In the case of construction works, besides the obligations arising from the contract for services, the client and the contractor can also agree on the granting of a contractor’s guarantee by the contractor, creating a separate legal relationship besides the relationship created by the contract for services. In addition, the applicable Building Act (also the draft Building Code) sets out the obligation of the building contractor to ensure the safety and conformity of the construction work to the requirements, within a specified period. Such an obligation of the building contractor arising from the Building Act is known as the warranty for a construction work. The warranty of a construction work and the contractor’s guarantee complement the general procedure for contractor’s liability arising from the contract for services.

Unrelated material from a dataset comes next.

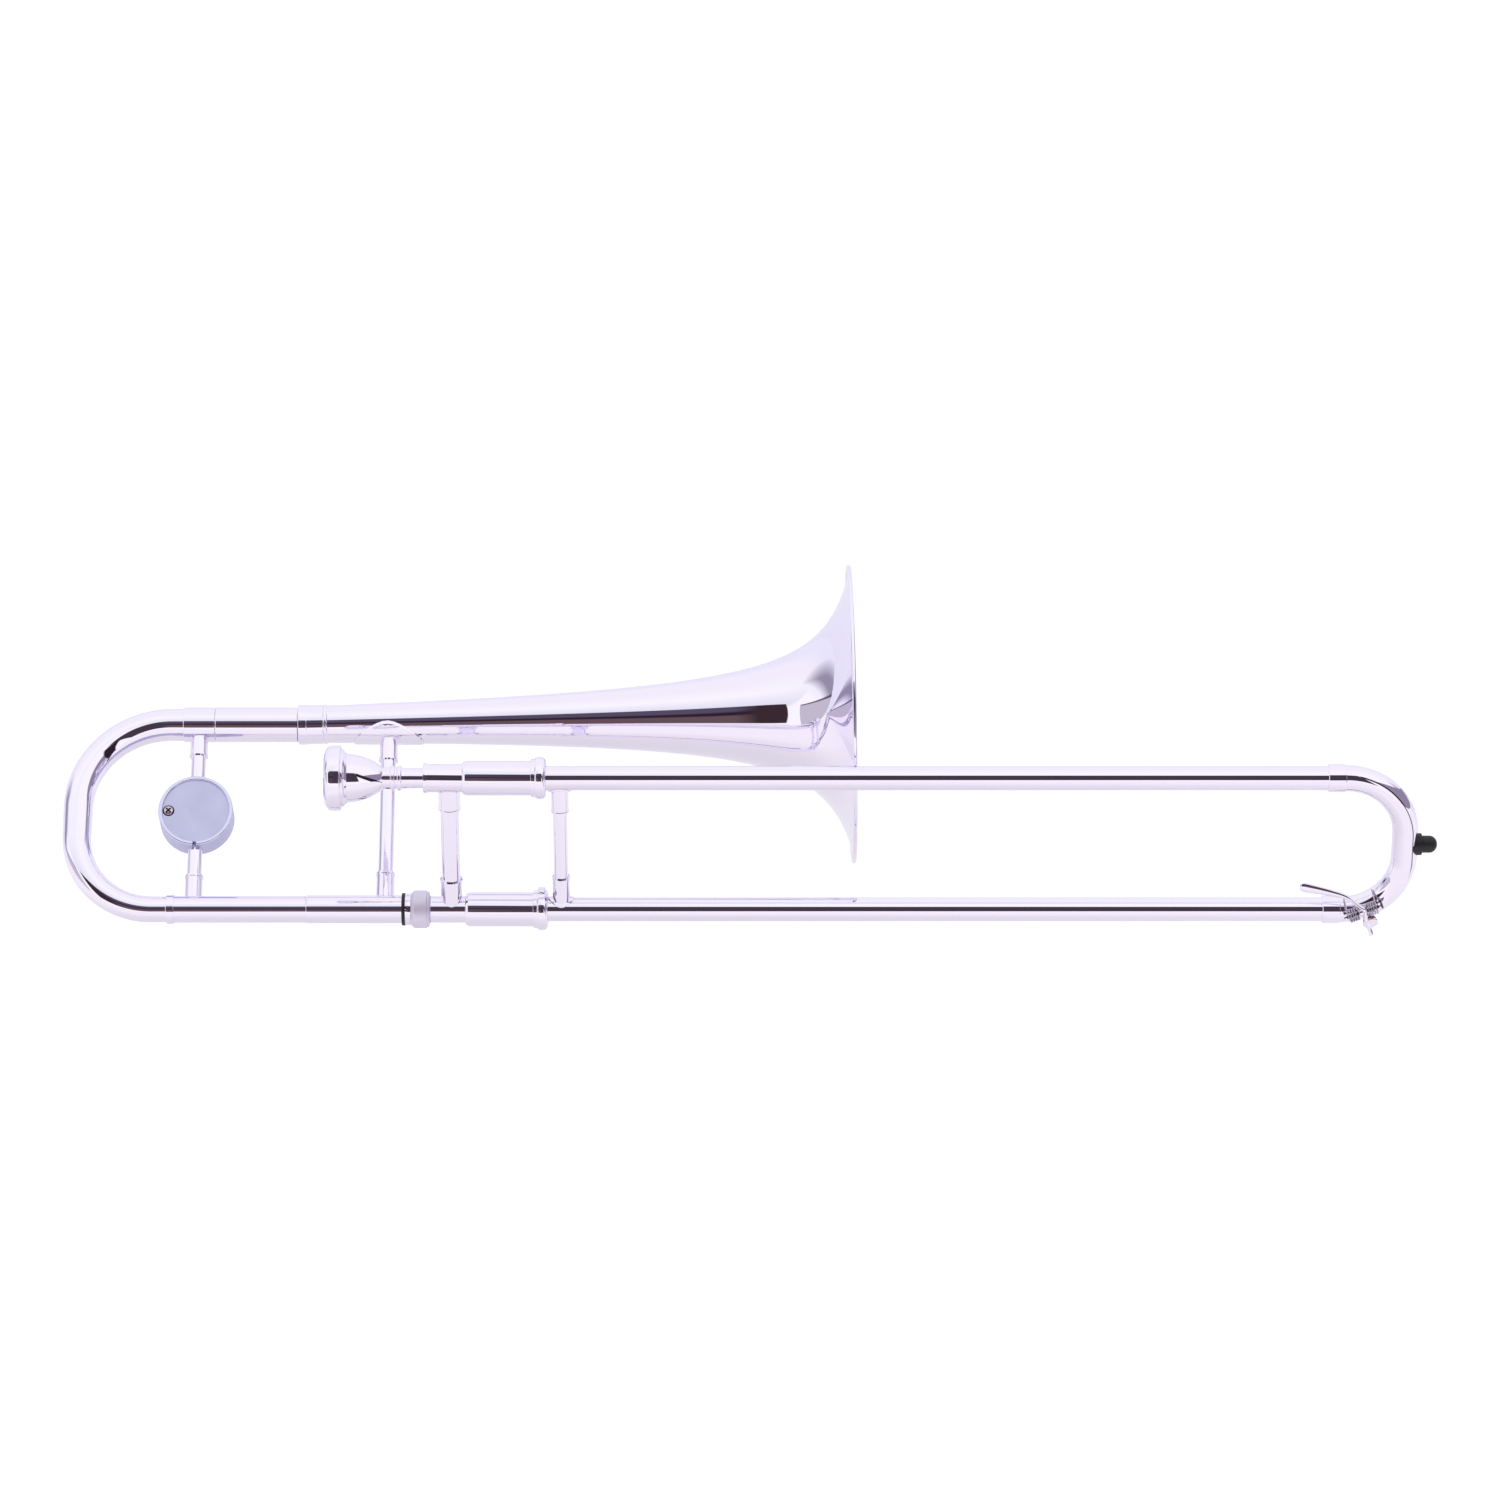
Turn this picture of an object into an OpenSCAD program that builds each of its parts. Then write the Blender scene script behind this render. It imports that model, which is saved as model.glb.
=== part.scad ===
// Alto trombone in E flat: hand slide, tuning slide with counterweight, bell and mouthpiece.
// Millimetres. The origin is the middle of the hand brace, where the left hand holds it.
// +X runs along the hand slide to its bow, and the slide's two legs lie in the XZ plane.

/* [Hand slide] */
// Distance between the axes of the slide's two legs
slide_spacing = 87.5; // [80:0.5:100]
// Bore of the inner slide tubes
slide_bore = 12.3; // [11.4:0.1:13]
// Wall of the inner slide tubes
inner_wall = 0.4; // [0.3:0.05:0.5]
// How far the stocking stands out from the inner tube
stocking_step = 0.15; // [0.1:0.05:0.2]
// Length of the stocking at the end of each inner tube
stocking_len = 110; // [60:5:150]
// Wall of the outer slide tubes
outer_wall = 0.4; // [0.3:0.05:0.5]
// Length of the outer slide tubes
outer_len = 500; // [470:5:530]
// Distance from the end of the inner tubes to the end of the outer tubes, slide closed
inner_short = 8; // [5:1:12]
// Radius of each quarter bend of the slide bow, on its centre line
bow_bend = 36; // [32:0.5:38]
// Straight length between an outer tube and the bend
bow_lead = 5.7; // [5.6:0.1:9]
// Outer diameter of the slide bow
bow_od = 15.4; // [15.2:0.1:16]
// Wall of the slide bow
bow_wall = 0.6; // [0.5:0.05:0.7]
// Length of the ferrules at the slide bow
bow_ferrule_len = 10.5; // [9.5:0.5:13]
// Wall of the ferrules at the slide bow, over the bow
bow_ferrule_wall = 0.5; // [0.4:0.05:0.8]

/* [Cork barrels and braces] */
// Distance from the hand brace to the shoulder of the cork barrels
barrel_x = 7.8; // [7.4:0.1:10]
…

In some cases, however, the contractor is also liable under the law of torts to persons with whom it has no contractual relationship.

It is difficult to delimit the liability of these four institutes—the building contractor’s liability arising from the contract for services, the contractor’s guarantee arising from the contract, warranty of construction works and the contractor’s liability under the law of torts—in terms of law. Above all, it is disputable when the obligation to grant a guarantee of construction works is created and to whom, what is the legal content of the institute, and what kind of agreements are permissible in relation thereto. The article seeks to answer these questions. As the regulations concerning the guarantee of construction works contained in the draft Building Code allow for the filing of claims against the building contractor, based on the warranty of construction works, even if the contractor has not violated the contract for services, the authors point out the problematic provisions of the draft Code and propose solutions to them.